Fountain on Place Saint-Michel, Paris, France
Posted by: vraatja
N 48° 51.195 E 002° 20.625
31U E 451859 N 5411350
The famous Paris landmark at the heart of Quartier Latin, on the Place St-Michel.
Waymark Code: WM8BQ9
Location: Île-de-France, France
Date Posted: 03/08/2010
Views: 72
[FR]
La fontaine Saint-Michel fait partie elle aussi du plan d'aération de la ville prévu par Haussmann sous Napoléon III. Le percement du boulevard Saint-Michel dans l'axe de la Sainte-Chapelle entraînait la création d'une place au débouché du pont Saint-Michel, Haussmann a ordonné la mise en place de cette fontaine afin de combler l'angle entre la boulevard Saint-Michel et la place Saint-André-des-Arts et donner un débouché visuel à la perspective du boulevard du Palais.
La première idée était d'ériger une énorme statue de Napoléon Ier mais elle fut abandonnée, et devant l'insistance de la commission municipale — qui voulait rappeler le souvenir de la vieille chapelle Saint-Michel en la Cité —, ce fut finalement la lutte du Bien contre le Mal qui fut retenue comme programme : l'archange Michel terrassant le Diable dans un arc de triomphe entouré de chimères ailées.
Elle a été conçue par l'architecte Gabriel Davioud, aidé de Flament, Simonet et Halo. Elle est haute de 26 mètres et large de 15 mètres. La statue de Saint Michel terrassant le Diable, dans la niche centrale, est de Francisque Duret. Les deux dragons crachant de l'eau en contrebas sont dus à Henri-Alfred Jacquemart.

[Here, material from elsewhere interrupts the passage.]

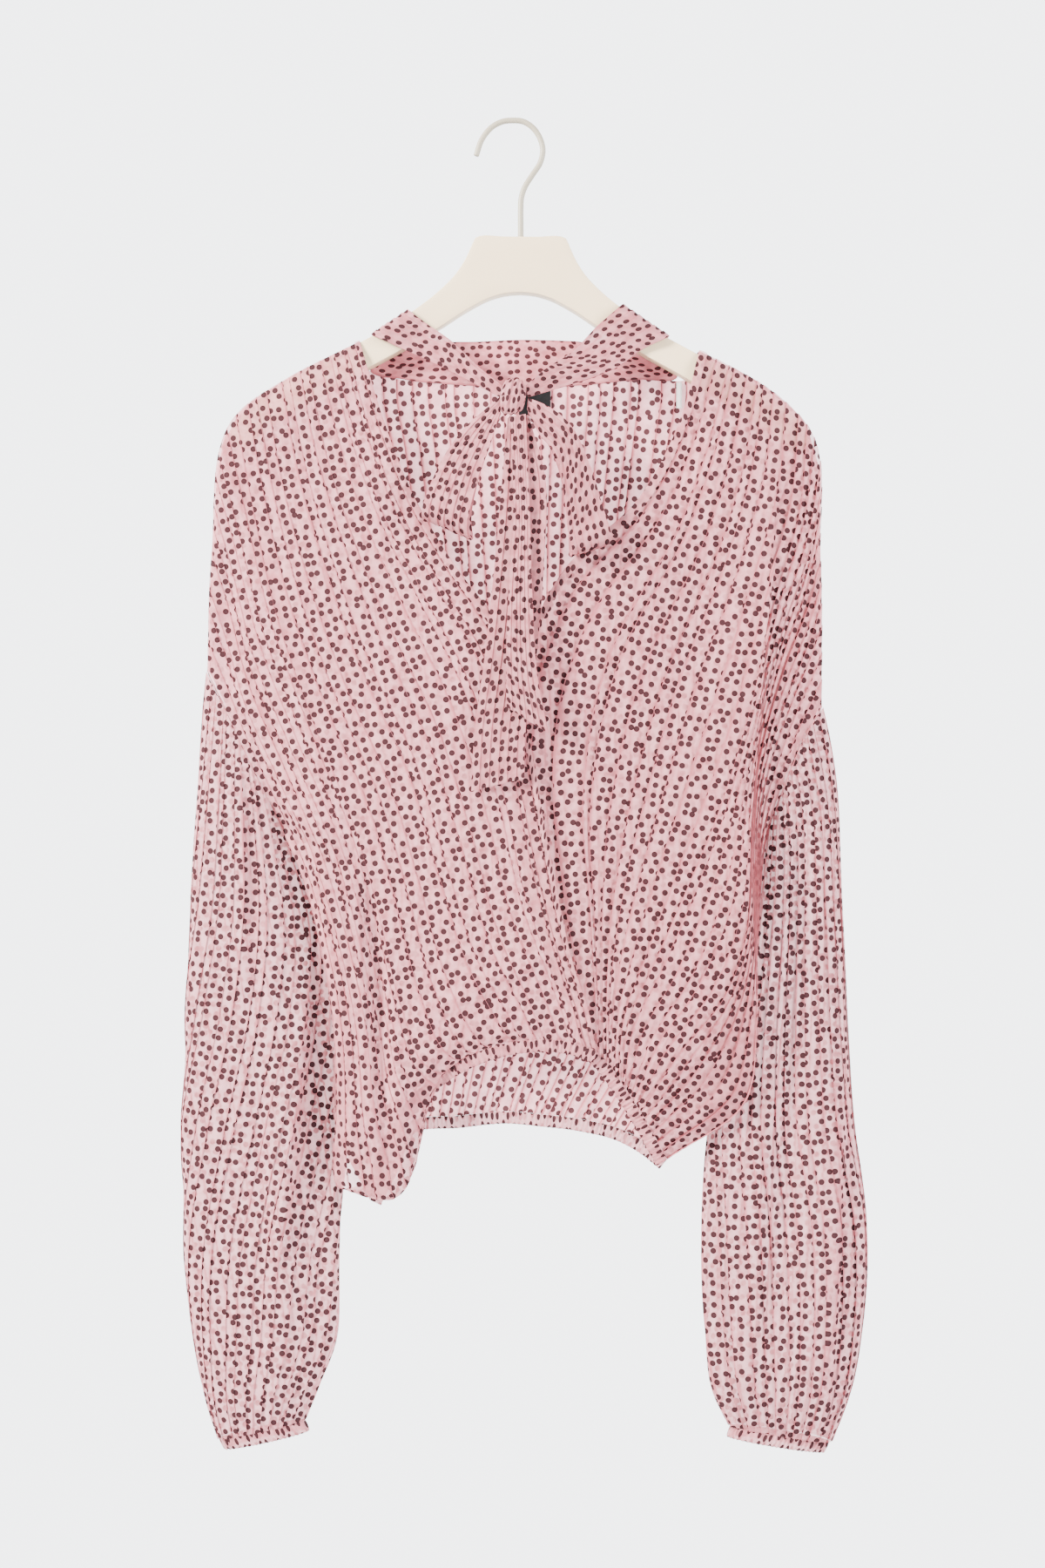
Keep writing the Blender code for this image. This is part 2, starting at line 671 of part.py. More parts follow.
KNOT_MIDDLE = (1.5, -22.5, -202)
KNOT_SIZE = (19, 14, 27)
KNOT_FOLDS = 3
KNOT_FOLD_DEPTH = 0.06
KNOT_TAPER = 0.15


def bow_knot():
    """The knot: an upright cushion of cloth with a few folds running round it."""
    bpy.ops.mesh.primitive_uv_sphere_add(segments=16, ring_count=10, radius=0.5)
    item = bpy.context.object
    for vertex in item.data.vertices:
        x, y, z = vertex.co
        crease = 1 - KNOT_FOLD_DEPTH * (1 - cos(2 * pi * KNOT_FOLDS * (x + 0.5))) * (1 - 4 * z * z)
        place = Vector((x, y * crease, z * (1 - KNOT_TAPER * x)))
        vertex.co = Vector(a * b + c for a, b, c in zip(place, KNOT_SIZE, KNOT_MIDDLE)) * MM
    return finish(item, "bow_knot", CHIFFON_PINK)


# Columns: two edges of each strip, top to bottom
NECK_LABEL = (((5, 7.9, -189.5), (28, 7.9, -189.5)), ((5, 7.9, -210.5), (28, 7.9, -210.5)))
HANGER_LOOP = (((119.5, 7.6, -186), (123.5, 7.6, -186)), ((119.5, 7.6, -205), (123.5, 7.6, -205)))
LABEL_THICK = 0.8


clear_scene()
blouse = collection_named("tie_neck_blouse")

hanger_board()
hanger_hook()

front_right = front_grid(RIGHT_SEAM, FRONT_RIGHT, RIGHT_PLEATS, RIGHT_FOLDS)
front_left = front_grid(LEFT_SEAM, FRONT_LEFT, LEFT_PLEATS, LEFT_FOLDS)
back = back_grid()

# Columns: name, points, thickness, whether the sheet closes round
PANELS = (
    ("back", back, WALL, False),
    ("front_left", front_left, WALL, False),
    ("front_right", front_right, WALL, False),
    ("sleeve_left", sleeve_grid(SLEEVE_LEFT, SLEEVE_LEFT_FOLDS, LEFT), WALL, True),
    ("sleeve_right", sleeve_grid(SLEEVE_RIGHT, SLEEVE_RIGHT_FOLDS, RIGHT), WALL, True),
    ("waistband_back", casing_grid(back), CASING_THICK, False),
    ("waistband_front_left", casing_grid(front_left), CASING_THICK, False),
    ("waistband_front_right", casing_grid(front_right), CASING_THICK, False),
    ("cuff_left", cuff_grid(SLEEVE_LEFT, LEFT), CASING_THICK, True),
    ("cuff_right", cuff_grid(SLEEVE_RIGHT, RIGHT), CASING_THICK, True),
)
# Columns: name, sections, steps between them, the side its pleats rise on
BANDS = (
    ("neckband_back", NECKBAND_BACK, (1, 1, 2, 2, 2, 2, 2, 2, 1, 1), -1),
    ("tie_strap_right", STRAP_RIGHT, (1, 2, 2, 2, 2), 1),
    ("tie_strap_left", STRAP_LEFT, (1, 2, 2, 2, 2), -1),
    ("bow_loop_right", LOOP_RIGHT, (2, 2, 2, 1, 1, 2, 2), 1),
    ("bow_loop_left", LOOP_LEFT, (2, 2, 2, 2, 2, 1, 1, 2, 2), -1),
    ("tie_tail_front", TAIL_FRONT, (2, 2, 2, 2), 1),
    ("tie_tail_back", TAIL_BACK, (2, 2, 2, 2, 2), 1),
)
# Columns: name, corners, colour
TRIMS = (
    ("neck_label", NECK_LABEL, LABEL_BLACK),
    ("hanger_loop", HANGER_LOOP, RIBBON_WHITE),
)

for name, grid, thickness, closed in PANELS:
    finish(cloth_object(grid, thickness, closed), name, CHIFFON_PINK)
for name, sections, steps, outward in BANDS:
    finish(cloth_object(strip_grid(sections, steps, BAND_PLEATS, outward), DOUBLE_WALL), name, CHIFFON_PINK)
for name, corners, colour in TRIMS:
    grid = [[Vector(point) for point in row] for row in corners]
    finish(cloth_object(grid, LABEL_THICK), name, colour)
bow_knot()
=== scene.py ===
"""The looks of a sheer pleated tie neck blouse on a flat hanger.

Sizes in the tables are in millimetres, in the CAD frame: X to the wearer's left, Y to the back and Z up,
with the origin at the inside top of the hook. Right and left are the wearer's.
"""

from math import cos, pi, radians, sin

import bpy
import numpy as np
from mathutils import Matrix, Vector, noise


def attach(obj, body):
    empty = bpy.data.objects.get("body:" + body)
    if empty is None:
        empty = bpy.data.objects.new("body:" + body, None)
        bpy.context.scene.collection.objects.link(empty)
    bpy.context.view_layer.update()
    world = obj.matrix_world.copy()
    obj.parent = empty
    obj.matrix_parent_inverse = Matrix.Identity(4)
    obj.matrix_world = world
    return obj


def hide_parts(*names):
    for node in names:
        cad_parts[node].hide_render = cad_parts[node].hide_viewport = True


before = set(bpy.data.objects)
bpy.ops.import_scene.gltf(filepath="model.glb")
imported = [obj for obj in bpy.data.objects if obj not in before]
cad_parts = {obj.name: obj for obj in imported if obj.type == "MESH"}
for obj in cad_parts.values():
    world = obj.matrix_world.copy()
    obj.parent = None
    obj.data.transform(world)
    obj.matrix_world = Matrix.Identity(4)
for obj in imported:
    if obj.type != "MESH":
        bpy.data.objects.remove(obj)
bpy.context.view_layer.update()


# Hanger board
# A flat board moulded in cream plastic, 12 mm thick, with eased edges, a square crown and a
# bowed underside. It leans a little, as it hangs. Its raised words are left off.

MM = 0.001
CREAM = (0.56, 0.435, 0.275)
HANGER_MIDDLE = 6.3
HANGER_THICK = 12.0
HANGER_TILT = 0.4
HANGER_CROWN = -83.5
HANGER_EASE = 1.6
# Columns: distance from the middle, height of the top edge
HANGER_TOP = (
    (0, HANGER_CROWN), (12, HANGER_CROWN), (30.6, HANGER_CROWN), (32.2, -84), (33.2, -85.6), (36, -91.8),
    (39, -98.5), (46.5, -110.5), (57, -121.5), (75, -136), (98, -151), (118, -162), (143, -175),
    (165, -186.5), (186, -201.5), (200, -214), (207, -223), (208.5, -229),
)
# Columns: distance from the middle, height of the underside
HANGER_UNDERSIDE = (
    (0, -123.5), (10, -124.4), (20, -127), (37, -135.5), (57, -148.5), (87, -166.5), (118, -183.5),
    (143, -198), (165, -211), (186, -225), (200, -236.5), (206, -234), (208.5, -229),
)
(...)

Le portique à colonnes est décoré de quatre statues de bronze représentant les vertus cardinales de La Prudence, de Jean-Auguste Barre, La Force, de Eugène Guillaume, La Justice, de Louis Valentin Robert et La Tempérance, de Charles Gumery.
Cette fontaine, dont le chantier a commencé en juin 1858 fut inaugurée le 15 août 1860. Elle est inscrite monument historique par arrêté du 16 mars 1926.
[EN]
The fontaine Saint-Michel was part of the great project for the reconstruction of Paris overseen by Baron Haussmann during the French Second Empire. In 1855 Haussmann completed an enormous new boulevard, originally called boulevard de Sébastopol-rive-gauche, now called Boulevard Saint-Michel, which opened up the small place Pont-Saint-Michel into a much larger space. Haussmann asked the architect of the service of promenades and plantations of the prefecture, Gabriel Davioud, to design a fountain which would be appropriate in scale to the new square. As the architect of the prefecture, he was able to design not only the fountain but also the facades of the new buildings around it, giving coherence to the square, but he also had to deal with the demands of the prefet and city administration, which was paying for the project.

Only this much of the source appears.